The place most exposed to overvoltage induction due to LEMP is the motor winding. The pulse can propagate to the rest of the machine circuits through the power line and drivers. As shown by research, low-voltage communication lines are the most vulnerable. Surge voltages in the drone’s circuits may disrupt its operation or damage individual components. This is directly determined by the distance to the lightning channel. Continuing current discharges do not pose a threat to devices of this type. In turn, the direct flow of the lightning charge through the drone leaves no opportunity for its further operation [43,44,45]. As part of the research described in this article, a mathematical description of the transmittance of selected fragments of circuits of an unmanned aircraft was developed. This made it possible to determine the method of propagation of the overvoltage. The impedance of individual circuits was also tested in relation to variable pulses with a frequency of 20 Hz to 10 MHz. This allowed us to determine how these circuits behave for strokes of different durations.
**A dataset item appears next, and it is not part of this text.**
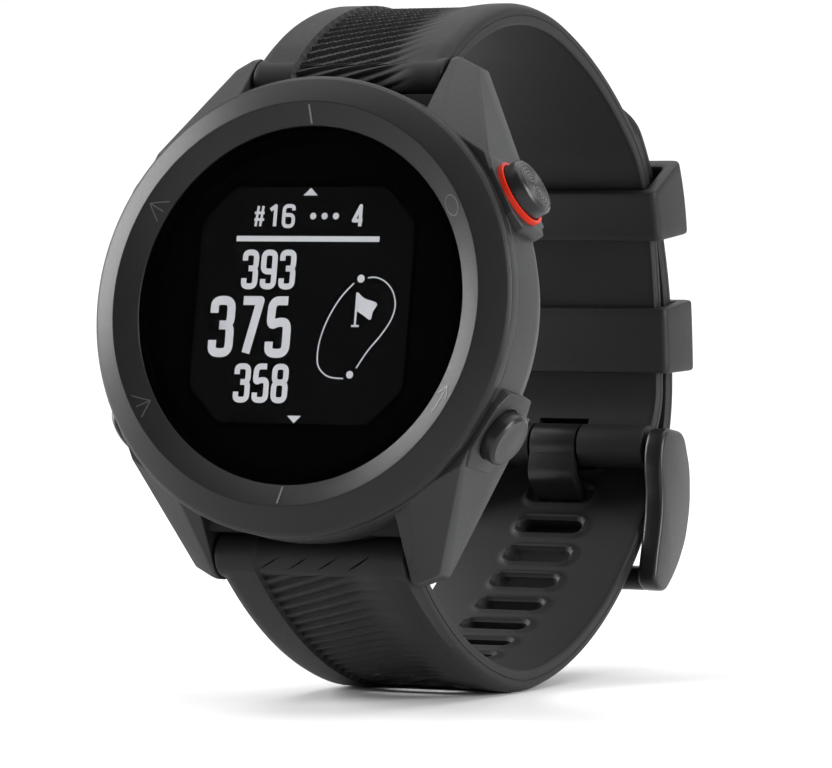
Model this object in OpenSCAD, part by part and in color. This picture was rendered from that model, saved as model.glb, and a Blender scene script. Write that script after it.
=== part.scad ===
// Golf GPS watch on a closed silicone band.
// Before the lean is applied: X points to 3 o'clock, Z to 12 o'clock, the dial faces -Y,
// and the origin is the middle of the case back. The band's outlines lie in the Y-Z plane.

/* [Case] */
// Diameter of the case and bezel
case_d = 43.7; // [43:0.1:45]
// Thickness from the bezel's ridge to the case back
case_t = 11.5; // [11.2:0.1:12.5]
// Angle by which the case leans back as the watch stands on its band
lean = 10; // [0:1:15]
// Diameter of the glass
lens_d = 33.9; // [33.5:0.1:34.2]

/* [Buttons] */
// Angle of the buttons above and below the line from 9 to 3 o'clock
button_angle = 30; // [28:1:32]
// Diameter of the button caps
cap_d = 5.2; // [4.4:0.1:5.2]
// Diameter of the OK button's cap
ok_cap_d = 5.7; // [4.8:0.1:5.8]
// How far a button sinks when it is pressed
button_travel = 0.6; // [0.4:0.1:0.6]

/* [Band] */
// Width of the band and of the gap between the lugs
band_w = 20; // [19.8:0.1:20]
// Thickness of each half of the band
band_t = 2.2; // [2:0.1:2.3]
// Pitch of the adjustment slots
slot_pitch = 4.1; // [3.8:0.1:4.5]
// Adjustment slots between the lug and the tang
slots_below = 10; // [6:1:10]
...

The tests were carried out with the use of shock pulses, in accordance with the standards applicable in aviation (DO-160). The most important achievements included:

• The development of the dependence of the impedance of individual drone circuits depending on the signal frequency
• The development of the transmittance of these circuits
• The determination of polynomial transmittance formulas for the mathematical description of the studied dependencies
• A preliminary model illustrating the flow of overvoltage inside the drone’s electronics for a given disturbing impulse

The work of an unmanned aerial vehicle during a storm is very risky, because it is not possible to precisely define the zone of lightning occurrence. The defined safety distance is therefore very difficult to maintain in practice. This study shows that it is possible for a drone to work in unfavorable conditions and can be used to determine the probability of its correct operation in such a situation.